>> BEGIN Supplied material
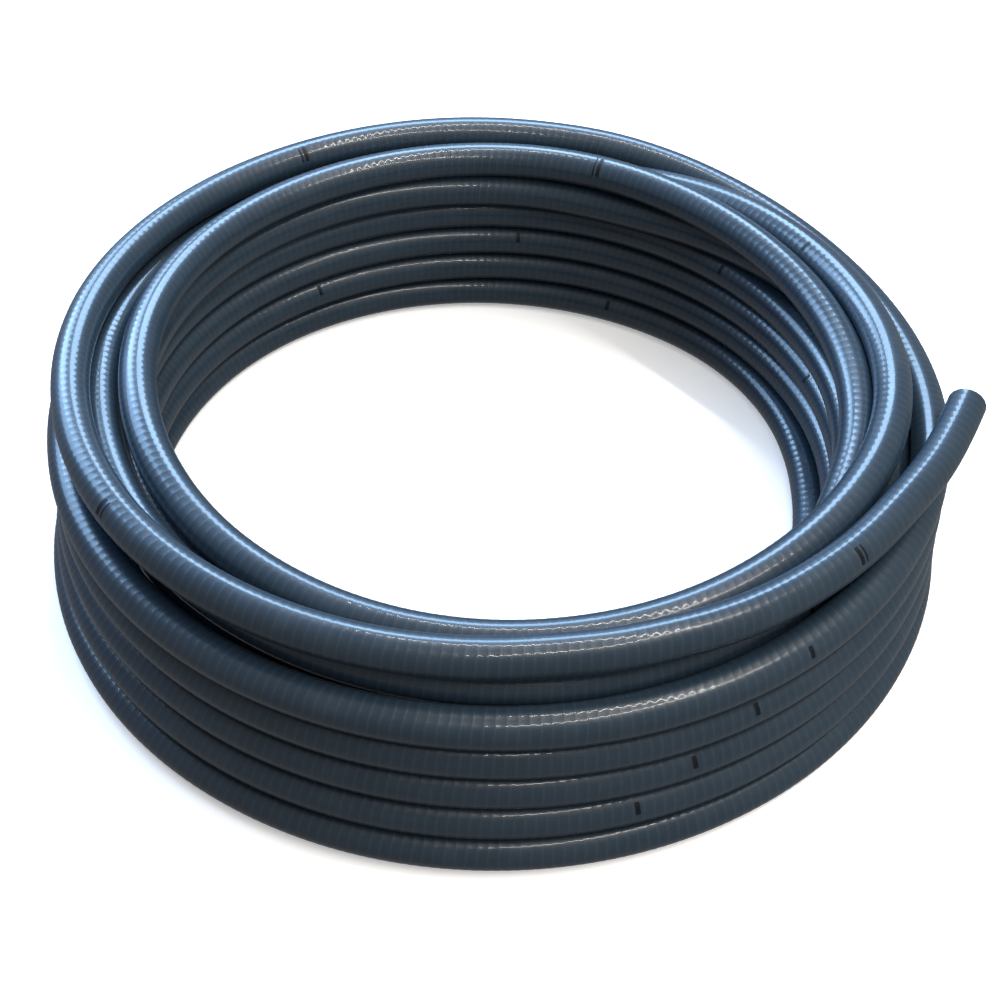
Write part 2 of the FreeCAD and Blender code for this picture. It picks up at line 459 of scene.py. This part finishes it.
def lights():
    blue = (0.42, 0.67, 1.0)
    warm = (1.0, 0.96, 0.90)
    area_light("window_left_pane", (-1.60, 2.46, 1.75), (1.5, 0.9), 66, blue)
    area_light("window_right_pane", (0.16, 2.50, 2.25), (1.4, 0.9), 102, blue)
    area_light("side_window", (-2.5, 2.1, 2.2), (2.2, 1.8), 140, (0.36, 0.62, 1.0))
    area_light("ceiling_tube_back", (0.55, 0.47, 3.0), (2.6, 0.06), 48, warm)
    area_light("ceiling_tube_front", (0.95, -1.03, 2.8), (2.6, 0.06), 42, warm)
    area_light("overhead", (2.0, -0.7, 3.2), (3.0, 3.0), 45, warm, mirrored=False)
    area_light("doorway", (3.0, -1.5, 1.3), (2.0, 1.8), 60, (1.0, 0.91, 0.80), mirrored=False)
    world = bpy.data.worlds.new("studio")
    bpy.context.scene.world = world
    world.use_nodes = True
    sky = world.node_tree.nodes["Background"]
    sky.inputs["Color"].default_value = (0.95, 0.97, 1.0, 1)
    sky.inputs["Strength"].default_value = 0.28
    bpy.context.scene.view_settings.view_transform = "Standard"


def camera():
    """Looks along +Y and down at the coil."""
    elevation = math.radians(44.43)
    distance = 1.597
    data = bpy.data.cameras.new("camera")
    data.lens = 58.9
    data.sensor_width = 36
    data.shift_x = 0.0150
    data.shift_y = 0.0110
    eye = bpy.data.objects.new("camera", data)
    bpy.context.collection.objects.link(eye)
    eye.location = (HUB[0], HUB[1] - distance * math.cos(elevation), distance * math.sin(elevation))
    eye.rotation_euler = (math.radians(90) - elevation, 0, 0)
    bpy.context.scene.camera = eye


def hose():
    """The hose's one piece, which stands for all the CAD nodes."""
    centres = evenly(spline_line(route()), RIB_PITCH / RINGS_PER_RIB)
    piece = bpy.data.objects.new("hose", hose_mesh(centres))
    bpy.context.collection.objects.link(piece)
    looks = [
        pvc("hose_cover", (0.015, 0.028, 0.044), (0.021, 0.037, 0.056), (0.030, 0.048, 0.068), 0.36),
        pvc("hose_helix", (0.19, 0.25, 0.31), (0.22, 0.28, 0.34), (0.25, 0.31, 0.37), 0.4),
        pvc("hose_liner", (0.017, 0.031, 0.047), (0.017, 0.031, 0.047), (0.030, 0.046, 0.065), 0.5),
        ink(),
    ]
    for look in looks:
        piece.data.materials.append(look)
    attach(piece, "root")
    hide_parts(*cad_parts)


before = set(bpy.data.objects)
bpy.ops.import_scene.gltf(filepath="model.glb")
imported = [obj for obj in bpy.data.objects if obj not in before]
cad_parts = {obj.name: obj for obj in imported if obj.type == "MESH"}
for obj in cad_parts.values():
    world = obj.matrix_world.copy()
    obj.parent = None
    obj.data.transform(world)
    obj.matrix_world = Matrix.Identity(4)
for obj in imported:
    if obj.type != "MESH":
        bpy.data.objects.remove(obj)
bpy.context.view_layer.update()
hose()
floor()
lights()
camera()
>> END Supplied material
Task description>
Set down, exactly as written, each line of the data from its opening line through the one containing "before = set(bpy.data.objects)". Output nothing more.

Correct answer>
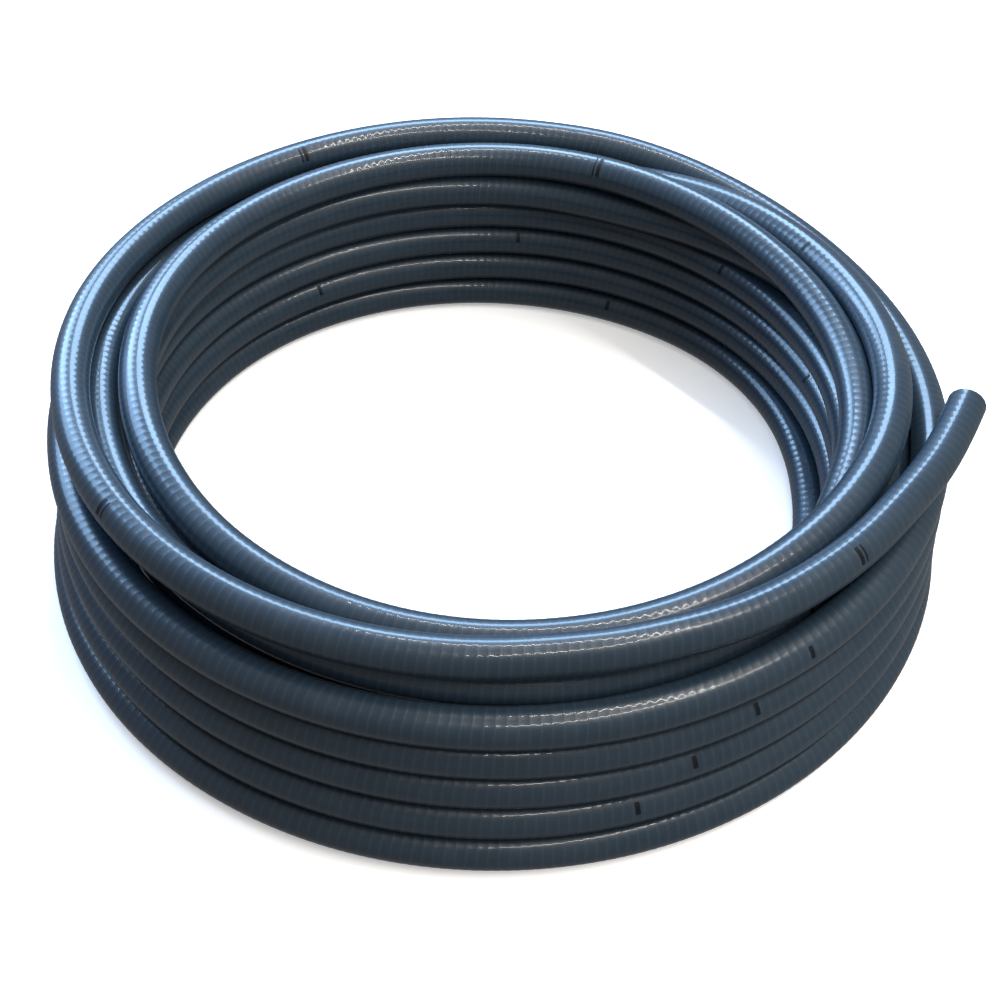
Write part 2 of the FreeCAD and Blender code for this picture. It picks up at line 459 of scene.py. This part finishes it.
def lights():
    blue = (0.42, 0.67, 1.0)
    warm = (1.0, 0.96, 0.90)
    area_light("window_left_pane", (-1.60, 2.46, 1.75), (1.5, 0.9), 66, blue)
    area_light("window_right_pane", (0.16, 2.50, 2.25), (1.4, 0.9), 102, blue)
    area_light("side_window", (-2.5, 2.1, 2.2), (2.2, 1.8), 140, (0.36, 0.62, 1.0))
    area_light("ceiling_tube_back", (0.55, 0.47, 3.0), (2.6, 0.06), 48, warm)
    area_light("ceiling_tube_front", (0.95, -1.03, 2.8), (2.6, 0.06), 42, warm)
    area_light("overhead", (2.0, -0.7, 3.2), (3.0, 3.0), 45, warm, mirrored=False)
    area_light("doorway", (3.0, -1.5, 1.3), (2.0, 1.8), 60, (1.0, 0.91, 0.80), mirrored=False)
    world = bpy.data.worlds.new("studio")
    bpy.context.scene.world = world
    world.use_nodes = True
    sky = world.node_tree.nodes["Background"]
    sky.inputs["Color"].default_value = (0.95, 0.97, 1.0, 1)
    sky.inputs["Strength"].default_value = 0.28
    bpy.context.scene.view_settings.view_transform = "Standard"


def camera():
    """Looks along +Y and down at the coil."""
    elevation = math.radians(44.43)
    distance = 1.597
    data = bpy.data.cameras.new("camera")
    data.lens = 58.9
    data.sensor_width = 36
    data.shift_x = 0.0150
    data.shift_y = 0.0110
    eye = bpy.data.objects.new("camera", data)
    bpy.context.collection.objects.link(eye)
    eye.location = (HUB[0], HUB[1] - distance * math.cos(elevation), distance * math.sin(elevation))
    eye.rotation_euler = (math.radians(90) - elevation, 0, 0)
    bpy.context.scene.camera = eye


def hose():
    """The hose's one piece, which stands for all the CAD nodes."""
    centres = evenly(spline_line(route()), RIB_PITCH / RINGS_PER_RIB)
    piece = bpy.data.objects.new("hose", hose_mesh(centres))
    bpy.context.collection.objects.link(piece)
    looks = [
        pvc("hose_cover", (0.015, 0.028, 0.044), (0.021, 0.037, 0.056), (0.030, 0.048, 0.068), 0.36),
        pvc("hose_helix", (0.19, 0.25, 0.31), (0.22, 0.28, 0.34), (0.25, 0.31, 0.37), 0.4),
        pvc("hose_liner", (0.017, 0.031, 0.047), (0.017, 0.031, 0.047), (0.030, 0.046, 0.065), 0.5),
        ink(),
    ]
    for look in looks:
        piece.data.materials.append(look)
    attach(piece, "root")
    hide_parts(*cad_parts)


before = set(bpy.data.objects)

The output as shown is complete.